* **TASK PROMPT**
The required output is the exact run of lines from the line containing "for name, shape" to the line containing "obj.matrix_world = world", inclusive, and nothing besides.
************
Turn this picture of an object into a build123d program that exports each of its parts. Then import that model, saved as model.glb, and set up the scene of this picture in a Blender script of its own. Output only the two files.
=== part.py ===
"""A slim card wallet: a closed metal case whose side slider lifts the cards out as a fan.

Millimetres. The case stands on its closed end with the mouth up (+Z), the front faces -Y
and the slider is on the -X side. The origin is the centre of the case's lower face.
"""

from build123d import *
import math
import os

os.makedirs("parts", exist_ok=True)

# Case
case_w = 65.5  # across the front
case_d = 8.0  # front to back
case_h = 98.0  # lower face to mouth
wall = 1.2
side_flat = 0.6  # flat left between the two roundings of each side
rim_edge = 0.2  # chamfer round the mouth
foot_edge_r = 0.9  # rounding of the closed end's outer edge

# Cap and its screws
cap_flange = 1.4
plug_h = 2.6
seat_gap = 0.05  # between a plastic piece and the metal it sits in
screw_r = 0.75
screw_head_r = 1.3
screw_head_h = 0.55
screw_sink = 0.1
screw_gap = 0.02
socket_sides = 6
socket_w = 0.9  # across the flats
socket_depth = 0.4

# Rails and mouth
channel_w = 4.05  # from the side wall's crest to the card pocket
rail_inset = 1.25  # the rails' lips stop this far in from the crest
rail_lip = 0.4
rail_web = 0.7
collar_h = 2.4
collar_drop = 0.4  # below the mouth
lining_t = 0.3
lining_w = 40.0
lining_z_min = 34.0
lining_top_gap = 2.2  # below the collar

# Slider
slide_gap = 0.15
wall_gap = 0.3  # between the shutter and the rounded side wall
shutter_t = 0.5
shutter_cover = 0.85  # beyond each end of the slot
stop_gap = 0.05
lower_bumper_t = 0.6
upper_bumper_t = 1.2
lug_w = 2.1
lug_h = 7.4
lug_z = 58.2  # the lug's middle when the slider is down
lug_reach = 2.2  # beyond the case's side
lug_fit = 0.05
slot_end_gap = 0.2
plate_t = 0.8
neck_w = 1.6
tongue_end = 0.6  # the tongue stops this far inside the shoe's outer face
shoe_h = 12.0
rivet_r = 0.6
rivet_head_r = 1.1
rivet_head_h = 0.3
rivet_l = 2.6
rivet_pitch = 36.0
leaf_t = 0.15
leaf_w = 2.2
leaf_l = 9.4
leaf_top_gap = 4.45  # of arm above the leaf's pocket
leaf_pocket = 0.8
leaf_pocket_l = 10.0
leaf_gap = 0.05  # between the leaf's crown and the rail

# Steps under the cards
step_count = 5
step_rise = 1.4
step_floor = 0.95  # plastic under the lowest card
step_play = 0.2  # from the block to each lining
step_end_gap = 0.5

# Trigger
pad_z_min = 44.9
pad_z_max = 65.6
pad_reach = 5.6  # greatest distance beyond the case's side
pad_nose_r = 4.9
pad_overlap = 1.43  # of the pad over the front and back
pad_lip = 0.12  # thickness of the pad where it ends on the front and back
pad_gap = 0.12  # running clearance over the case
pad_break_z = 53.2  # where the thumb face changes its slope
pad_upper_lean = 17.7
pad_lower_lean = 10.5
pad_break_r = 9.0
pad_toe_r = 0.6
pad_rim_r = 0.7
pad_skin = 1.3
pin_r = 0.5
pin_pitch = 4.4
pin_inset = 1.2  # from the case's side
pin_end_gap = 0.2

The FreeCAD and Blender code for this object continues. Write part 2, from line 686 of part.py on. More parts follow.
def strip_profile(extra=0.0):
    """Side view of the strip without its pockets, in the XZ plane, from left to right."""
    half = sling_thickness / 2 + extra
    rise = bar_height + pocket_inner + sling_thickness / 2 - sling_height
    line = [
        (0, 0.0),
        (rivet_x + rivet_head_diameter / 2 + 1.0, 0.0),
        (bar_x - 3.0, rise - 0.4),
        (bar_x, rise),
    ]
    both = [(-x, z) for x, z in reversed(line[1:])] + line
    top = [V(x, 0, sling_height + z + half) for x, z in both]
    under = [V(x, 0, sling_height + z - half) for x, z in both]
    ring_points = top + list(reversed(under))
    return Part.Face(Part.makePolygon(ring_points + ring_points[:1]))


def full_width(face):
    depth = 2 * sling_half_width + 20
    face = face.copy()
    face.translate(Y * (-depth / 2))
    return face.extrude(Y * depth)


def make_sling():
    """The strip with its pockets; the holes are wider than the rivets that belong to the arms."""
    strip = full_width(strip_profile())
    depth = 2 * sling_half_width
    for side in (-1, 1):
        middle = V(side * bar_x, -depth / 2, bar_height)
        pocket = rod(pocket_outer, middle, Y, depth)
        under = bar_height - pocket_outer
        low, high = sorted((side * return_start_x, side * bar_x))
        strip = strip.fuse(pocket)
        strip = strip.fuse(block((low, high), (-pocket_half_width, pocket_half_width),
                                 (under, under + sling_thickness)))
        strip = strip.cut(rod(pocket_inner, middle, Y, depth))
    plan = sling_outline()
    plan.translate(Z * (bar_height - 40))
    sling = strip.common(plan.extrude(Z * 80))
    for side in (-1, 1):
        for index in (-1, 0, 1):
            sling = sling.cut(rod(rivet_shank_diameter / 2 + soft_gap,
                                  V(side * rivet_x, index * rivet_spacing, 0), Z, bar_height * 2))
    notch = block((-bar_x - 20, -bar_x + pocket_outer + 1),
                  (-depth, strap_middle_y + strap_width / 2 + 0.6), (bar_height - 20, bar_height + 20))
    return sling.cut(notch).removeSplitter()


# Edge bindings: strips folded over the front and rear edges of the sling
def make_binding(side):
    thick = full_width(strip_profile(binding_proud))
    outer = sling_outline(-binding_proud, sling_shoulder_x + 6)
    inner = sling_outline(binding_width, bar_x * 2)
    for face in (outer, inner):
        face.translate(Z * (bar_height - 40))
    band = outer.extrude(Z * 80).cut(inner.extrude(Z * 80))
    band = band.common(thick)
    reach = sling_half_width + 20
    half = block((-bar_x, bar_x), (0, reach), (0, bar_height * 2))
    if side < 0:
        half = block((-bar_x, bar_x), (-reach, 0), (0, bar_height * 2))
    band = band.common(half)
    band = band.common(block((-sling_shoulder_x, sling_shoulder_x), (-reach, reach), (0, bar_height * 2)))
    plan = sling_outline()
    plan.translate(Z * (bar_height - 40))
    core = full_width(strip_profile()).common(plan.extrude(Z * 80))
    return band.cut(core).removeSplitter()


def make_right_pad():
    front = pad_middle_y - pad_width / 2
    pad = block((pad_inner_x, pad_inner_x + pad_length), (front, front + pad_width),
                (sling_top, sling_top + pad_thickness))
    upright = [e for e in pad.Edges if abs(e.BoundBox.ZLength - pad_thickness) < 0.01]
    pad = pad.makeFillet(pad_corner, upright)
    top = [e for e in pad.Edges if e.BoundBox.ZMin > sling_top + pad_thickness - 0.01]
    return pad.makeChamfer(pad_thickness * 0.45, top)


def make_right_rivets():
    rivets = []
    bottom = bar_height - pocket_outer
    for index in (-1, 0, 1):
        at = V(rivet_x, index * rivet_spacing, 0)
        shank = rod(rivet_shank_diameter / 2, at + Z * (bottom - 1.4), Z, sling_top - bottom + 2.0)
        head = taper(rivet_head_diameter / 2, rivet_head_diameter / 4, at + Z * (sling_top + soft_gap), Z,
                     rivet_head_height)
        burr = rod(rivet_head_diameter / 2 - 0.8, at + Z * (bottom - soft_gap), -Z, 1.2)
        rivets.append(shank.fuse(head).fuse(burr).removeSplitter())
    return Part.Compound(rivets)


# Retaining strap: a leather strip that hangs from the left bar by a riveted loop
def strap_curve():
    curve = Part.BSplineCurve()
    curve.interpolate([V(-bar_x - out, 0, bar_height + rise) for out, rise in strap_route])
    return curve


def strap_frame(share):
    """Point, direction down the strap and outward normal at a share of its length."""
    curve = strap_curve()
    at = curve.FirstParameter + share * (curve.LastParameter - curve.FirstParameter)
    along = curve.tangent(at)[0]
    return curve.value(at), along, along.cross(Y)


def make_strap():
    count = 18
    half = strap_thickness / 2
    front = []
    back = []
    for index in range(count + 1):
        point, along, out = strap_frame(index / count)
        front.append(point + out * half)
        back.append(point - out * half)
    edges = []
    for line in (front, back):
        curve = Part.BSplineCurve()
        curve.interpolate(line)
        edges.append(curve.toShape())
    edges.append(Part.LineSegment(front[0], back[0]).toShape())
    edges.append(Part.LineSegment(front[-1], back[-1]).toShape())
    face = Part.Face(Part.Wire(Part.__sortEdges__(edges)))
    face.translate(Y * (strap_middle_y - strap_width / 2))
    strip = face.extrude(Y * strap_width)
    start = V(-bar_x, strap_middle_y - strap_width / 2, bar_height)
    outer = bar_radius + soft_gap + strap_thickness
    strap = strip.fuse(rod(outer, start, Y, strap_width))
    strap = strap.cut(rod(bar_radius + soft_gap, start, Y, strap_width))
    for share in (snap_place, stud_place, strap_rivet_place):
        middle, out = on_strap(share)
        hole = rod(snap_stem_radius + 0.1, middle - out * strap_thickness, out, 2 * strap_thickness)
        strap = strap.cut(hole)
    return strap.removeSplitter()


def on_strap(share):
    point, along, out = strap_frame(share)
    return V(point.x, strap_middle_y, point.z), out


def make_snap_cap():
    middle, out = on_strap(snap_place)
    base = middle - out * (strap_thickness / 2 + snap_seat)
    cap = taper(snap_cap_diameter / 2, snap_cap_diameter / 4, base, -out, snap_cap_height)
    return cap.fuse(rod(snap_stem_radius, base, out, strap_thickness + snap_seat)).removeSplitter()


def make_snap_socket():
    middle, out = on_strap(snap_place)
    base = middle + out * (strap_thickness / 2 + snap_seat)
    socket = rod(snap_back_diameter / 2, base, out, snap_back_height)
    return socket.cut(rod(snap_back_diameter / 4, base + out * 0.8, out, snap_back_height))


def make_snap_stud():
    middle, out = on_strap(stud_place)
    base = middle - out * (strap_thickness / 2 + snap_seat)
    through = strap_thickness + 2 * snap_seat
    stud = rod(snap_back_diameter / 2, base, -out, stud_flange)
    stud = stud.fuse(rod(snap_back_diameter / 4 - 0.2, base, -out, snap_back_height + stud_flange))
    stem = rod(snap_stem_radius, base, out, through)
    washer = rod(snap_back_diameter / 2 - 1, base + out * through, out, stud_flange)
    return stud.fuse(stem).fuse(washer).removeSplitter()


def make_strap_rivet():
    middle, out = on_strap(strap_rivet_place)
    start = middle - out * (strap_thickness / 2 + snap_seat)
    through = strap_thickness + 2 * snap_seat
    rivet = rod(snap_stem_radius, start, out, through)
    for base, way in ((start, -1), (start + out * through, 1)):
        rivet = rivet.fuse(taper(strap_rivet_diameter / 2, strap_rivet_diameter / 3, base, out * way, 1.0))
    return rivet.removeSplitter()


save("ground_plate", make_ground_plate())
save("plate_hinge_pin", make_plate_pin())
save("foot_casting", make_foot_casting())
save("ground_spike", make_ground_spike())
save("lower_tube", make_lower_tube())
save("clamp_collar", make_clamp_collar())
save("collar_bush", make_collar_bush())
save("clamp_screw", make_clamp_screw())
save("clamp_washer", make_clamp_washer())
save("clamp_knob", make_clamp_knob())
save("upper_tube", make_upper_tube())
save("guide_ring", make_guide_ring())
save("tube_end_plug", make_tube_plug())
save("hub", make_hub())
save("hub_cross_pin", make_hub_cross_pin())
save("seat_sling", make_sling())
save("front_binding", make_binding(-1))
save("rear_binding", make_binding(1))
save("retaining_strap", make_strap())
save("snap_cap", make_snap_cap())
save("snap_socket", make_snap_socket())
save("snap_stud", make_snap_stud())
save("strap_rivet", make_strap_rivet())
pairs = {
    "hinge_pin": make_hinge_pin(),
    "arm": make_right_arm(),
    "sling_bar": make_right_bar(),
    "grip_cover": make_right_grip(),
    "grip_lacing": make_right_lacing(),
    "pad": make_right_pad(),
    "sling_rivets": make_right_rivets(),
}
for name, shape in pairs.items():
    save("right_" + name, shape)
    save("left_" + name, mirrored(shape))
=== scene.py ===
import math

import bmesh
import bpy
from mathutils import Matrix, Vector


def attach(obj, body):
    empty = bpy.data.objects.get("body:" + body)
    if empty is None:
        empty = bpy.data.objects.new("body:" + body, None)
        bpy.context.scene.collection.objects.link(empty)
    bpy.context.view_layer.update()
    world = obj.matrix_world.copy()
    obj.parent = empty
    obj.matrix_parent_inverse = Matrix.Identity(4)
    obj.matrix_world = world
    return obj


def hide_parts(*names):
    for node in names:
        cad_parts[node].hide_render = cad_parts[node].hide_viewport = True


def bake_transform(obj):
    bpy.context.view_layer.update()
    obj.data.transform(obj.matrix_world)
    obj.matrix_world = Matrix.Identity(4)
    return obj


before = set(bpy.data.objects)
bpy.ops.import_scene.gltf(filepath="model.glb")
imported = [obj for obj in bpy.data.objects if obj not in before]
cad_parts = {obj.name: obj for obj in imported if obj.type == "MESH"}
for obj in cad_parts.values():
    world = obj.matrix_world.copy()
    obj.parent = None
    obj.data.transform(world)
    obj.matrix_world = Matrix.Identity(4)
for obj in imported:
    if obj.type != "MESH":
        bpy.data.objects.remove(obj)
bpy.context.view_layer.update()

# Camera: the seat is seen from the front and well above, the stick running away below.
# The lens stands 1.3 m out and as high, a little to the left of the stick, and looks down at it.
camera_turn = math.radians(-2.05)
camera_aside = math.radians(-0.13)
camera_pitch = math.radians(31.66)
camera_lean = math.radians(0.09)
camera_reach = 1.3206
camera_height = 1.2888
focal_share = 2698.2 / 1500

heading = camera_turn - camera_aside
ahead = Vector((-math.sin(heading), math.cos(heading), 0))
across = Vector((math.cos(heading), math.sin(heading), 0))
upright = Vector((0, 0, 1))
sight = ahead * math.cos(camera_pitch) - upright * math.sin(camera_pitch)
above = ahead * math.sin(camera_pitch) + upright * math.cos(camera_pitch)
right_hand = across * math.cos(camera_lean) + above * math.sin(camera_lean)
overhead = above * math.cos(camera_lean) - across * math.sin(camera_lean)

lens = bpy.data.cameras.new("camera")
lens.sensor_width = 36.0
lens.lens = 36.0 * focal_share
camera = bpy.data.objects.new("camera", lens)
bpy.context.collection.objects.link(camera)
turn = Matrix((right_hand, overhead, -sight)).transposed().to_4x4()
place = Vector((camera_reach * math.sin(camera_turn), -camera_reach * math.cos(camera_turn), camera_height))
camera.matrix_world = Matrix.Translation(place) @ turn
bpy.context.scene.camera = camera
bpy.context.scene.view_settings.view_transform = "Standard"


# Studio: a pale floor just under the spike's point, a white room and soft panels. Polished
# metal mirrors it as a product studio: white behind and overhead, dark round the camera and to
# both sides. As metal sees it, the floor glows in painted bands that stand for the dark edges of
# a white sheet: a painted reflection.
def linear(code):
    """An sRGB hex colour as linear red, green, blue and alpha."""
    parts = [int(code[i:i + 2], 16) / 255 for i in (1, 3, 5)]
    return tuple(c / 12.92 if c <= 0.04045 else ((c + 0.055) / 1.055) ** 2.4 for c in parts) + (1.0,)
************
* **COMPLETE ANSWER**
for name, shape in pairs.items():
    save("right_" + name, shape)
    save("left_" + name, mirrored(shape))
=== scene.py ===
import math

import bmesh
import bpy
from mathutils import Matrix, Vector


def attach(obj, body):
    empty = bpy.data.objects.get("body:" + body)
    if empty is None:
        empty = bpy.data.objects.new("body:" + body, None)
        bpy.context.scene.collection.objects.link(empty)
    bpy.context.view_layer.update()
    world = obj.matrix_world.copy()
    obj.parent = empty
    obj.matrix_parent_inverse = Matrix.Identity(4)
    obj.matrix_world = world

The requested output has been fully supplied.